The thing that he got the closest to was “Top Gun.” When I cast that, we were looking for the role that Miles Teller played. I felt so passionate about Austin. Ultimately, his audition was shown to Tom and all the filmmakers. They agreed he had something and they were happy to know him, but they thought he was too young. At that point, I saw that this actor has something very special that other people don’t always have. It’s almost the way he looks into the camera. He knows the camera and lets the camera see him, and that is really what is so captivating.
How did you find Elvis in him?
He got to a certain maturity level in auditioning for “Top Gun: Maverick.” When I started casting “Elvis,” Baz wanted to do a worldwide search — which we did. We went all over the United States, Canada, Australia and New Zealand. We even went to London. We did open casting calls online and even looked at Elvis impersonators, but from the very beginning, there was something about Austin to me that was a little reminiscent of Elvis.

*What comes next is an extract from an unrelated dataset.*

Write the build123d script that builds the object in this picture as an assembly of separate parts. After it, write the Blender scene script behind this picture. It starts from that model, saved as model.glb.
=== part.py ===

I knew he could sing, but I didn’t know how well. His agent told me that. When I sat down with Baz, he knew he had certain people that he wanted to test. He had Ansel Elgort and Miles Teller. There was a group of guys that he was circling. He later added Harry Styles to that.
I had a list of my own people. When we got to Austin, I said, “This is your Elvis,” and Baz just looked at me. It’s a pretty big statement to make. Shortly thereafter, I had Austin go on tape and that started the process of Baz meeting with him, doing a workshop in New York and we tested him along with other actors.
Until we did the screen tests, I don’t think it was clear to anybody, necessarily, that it was going to be Austin. There were a lot of factors to really consider. He was also pretty much unknown out of that group of guys.
Did he have to perform a specific Elvis song for the audition?
He did his own recording of “Unchained Melody.” He sat down at a piano. He’d had a dream about his mom who had passed away a few years ago, so there was a feeling of melancholy. He went in and just recorded it. He sent it to his agent, and his agent sent it to me. I thought it was amazing and said we are going to hold onto this until his audition, and we’ll send this.
Everyone did the same song for the test and the white suit for their final auditions. They had hair and makeup. It was a full-blown test. He’s so great in the film, and by the end, people have missed that edit from Austin’s Elvis to the real Elvis.
I was blown away by his performance. I also have to give credit to Nikki Barrett for the rest of the cast in Australia, because originally we were going to take a lot of people out of the U.S., but we didn’t end up doing that.
Going back to “Once Upon a Time in Hollywood,” you can see why Tarantino wanted to hire him.
It was so memorable for such a small part. You remember him. All you have to say is “the guy who played Tex Watson” and everyone knows who you’re talking about. People like that don’t come along very often.
Casting directors are particularly in tune because we see so many actors at one time for one role. You know when somebody walks in a room, what sets them apart from the rest of the people that have read.
Austin’s work ethic is also what sets him apart, and his ability to understand material and translate that and make it feel so honest. I think that honesty is also what the audience feels. He works tirelessly to get something right. By the end of the movie, he left it all up there on the screen. I thought it was just incredible.